I don’t really get the OP. Other then the Simpson’s, which at this point looks like its run will outlast the eventual heat-death of the Universe, isn’t the fate of every show eventual cancellation?
the American system of cooking up storylines on the fly instead of a fixed story like everything else is foreign to me. however, i have gotten used to it and have now no expectations for a series resolution. since they seem to have no idea how long a series will run before it ends, i find most series finales to be cobbled together anyway.
I actually prefer it. I hate waiting a week, or sometimes months between episodes. By the time a new season rolls around, I forget quite a bit of what happened the previous season.
Yes, but a few shows (The Lucy Show, or 30 Rock) get to run long enough that their creators end them on their own terms then rather have have them by the network be cancelled.
I never did see the end of that. After cancellation, they put the remaining eps on ABC.com, but their player was a pain, and worked like crap on my connection, so I only got through a few of them.
Please, no one feel the need to give a synopsis or anything, it’s been way too long, I would need to rewatch the show from the beginning for any of it to have meaning now.
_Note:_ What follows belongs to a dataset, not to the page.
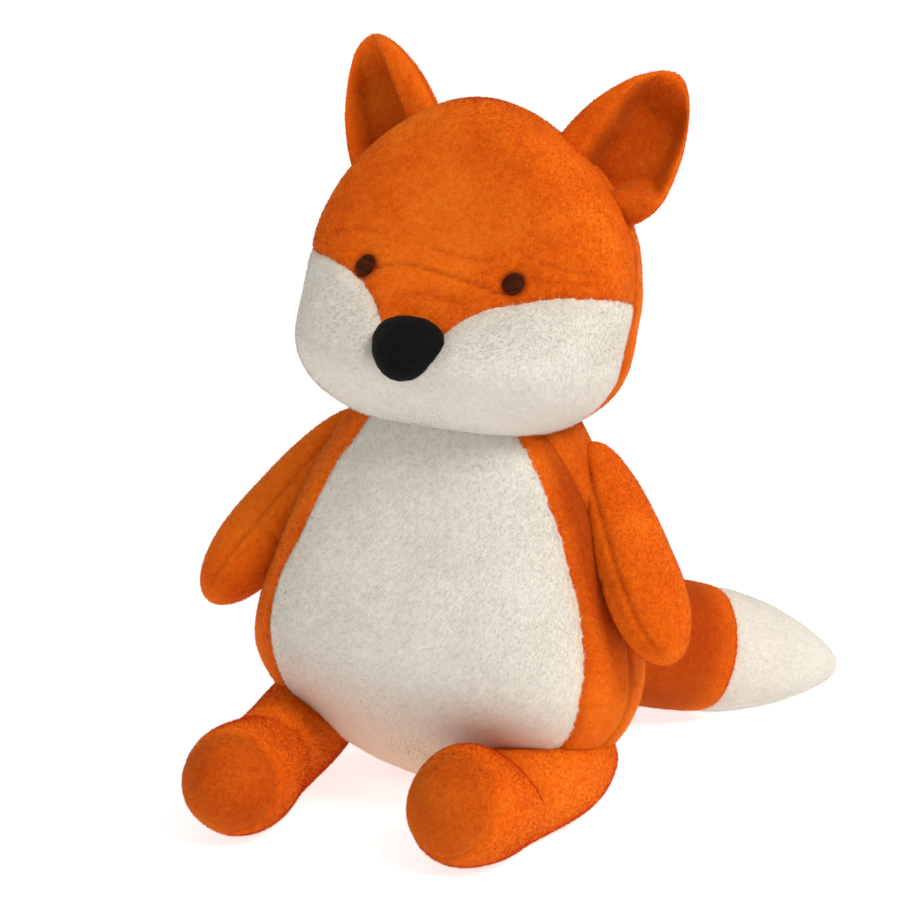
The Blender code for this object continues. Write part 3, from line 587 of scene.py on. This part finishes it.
def covered(name, surface, field, cloth, bodies, nodes, line=None, flow=downward, seed=1, density=1.0, tufts=0.0):
    """A panel of a surface with its pile. Field is positive on the panel; painted shade runs from 0 to 1.

    Cloth is the material with its slot. The panel rides on the first body, or stays where it is when a line is
    given.

    Tufts is the density of longer fibres that stand out every way within a few mm of the panel's edge."""
    material, slot = cloth
    points, triangles, normals, painted_shade = surface
    data = np.column_stack((points, normals, np.clip(painted_shade, 0.0, 1.0), field))
    data, triangles = cut(data, triangles, field)
    count = len(data)
    attributes = {"tip": np.full(count, BACKING_TIP), "shade": np.full(count, 0.5), "painted_shade": data[:, 6]}
    cover = mesh_piece(name, data[:, :3], triangles, material, attributes)
    attach(cover, bodies, line)
    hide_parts(*nodes)
    pile = (PILE_DENSITY * density, PILE_LENGTH, PILE_WIDTH, PILE_LEAN)
    verts, facing, attributes = fibres(data, triangles, *pile, flow, seed)
    if tufts:
        edge = triangles[data[triangles, 7].max(1) < TUFT_REACH]
        anyway = lambda root: np.random.default_rng(seed + 500).normal(0.0, 1.0, root.shape)
        more, ways, extra = fibres(data, edge, tufts, TUFT_LENGTH, TUFT_WIDTH, TUFT_LEAN, anyway, seed + 501)
        verts, facing = np.concatenate((verts, more)), np.concatenate((facing, ways))
        attributes = {key: np.concatenate((values, extra[key])) for key, values in attributes.items()}
    pile = fibre_piece(name.replace("_cover", "") + "_pile", verts, facing, material, attributes)
    attach(pile, bodies, line)


def lying(axis, seeds):
    """The nap lies along an axis and wanders slowly from place to place."""
    return lambda root: axis + 0.3 * np.stack([noise(root, 0.03, k) for k in seeds], -1)


def lumpy(points, triangles, seed, height=0.7 * MM):
    """The surface pushed out and in along its normals by the unevenness of the filling."""
    normals = normals_of(points, triangles)
    lumps = height * noise(points, 0.034, seed) + 0.35 * height * noise(points, 0.013, seed + 1)
    return points + normals * lumps[:, None]


def flatten(points):
    """The surface rests on the floor: what would be lower lies flat on it."""
    placed = points.copy()
    low = placed[:, 2]
    soft = 2.0 * MM
    placed[:, 2] = np.where(low < soft, soft * np.exp((low - soft) / soft), low)
    return placed


def arm_shade(points, word, side):
    """1 where an arm lies on the body and shades it, 0 from 50 mm off its middle line: the mask of a painted
    shade.
    """
    top = np.array((ARM_TOP[0] * side, ARM_TOP[1], ARM_TOP[2]))
    way = np.array(ARM_ENDS[word]) - top
    share = np.clip((points - top) @ way / (way @ way), 0.0, 1.0)
    away = np.linalg.norm(points - top - share[:, None] * way, axis=1)
    return smooth(50.0 * MM, 27.0 * MM, away) * smooth(1.0, 0.6, share)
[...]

I recently started watching Fringe . . . just in time to Tivo the final episode, which I will not watch yet, of course. But the reruns are out of order, so I have to mentally fill in the blanks for ones I haven’t seen yet. It’s actually more fun this way.
My wife and I watched Twin Peaks for the first time, 20-plus years after it was cancelled. Cancelled, though not wrapped up, which would seem to be an important distinction. It was worth it, but there are so many never-to-be-answered questions, more than most shows which are canned without a chance to tie things up.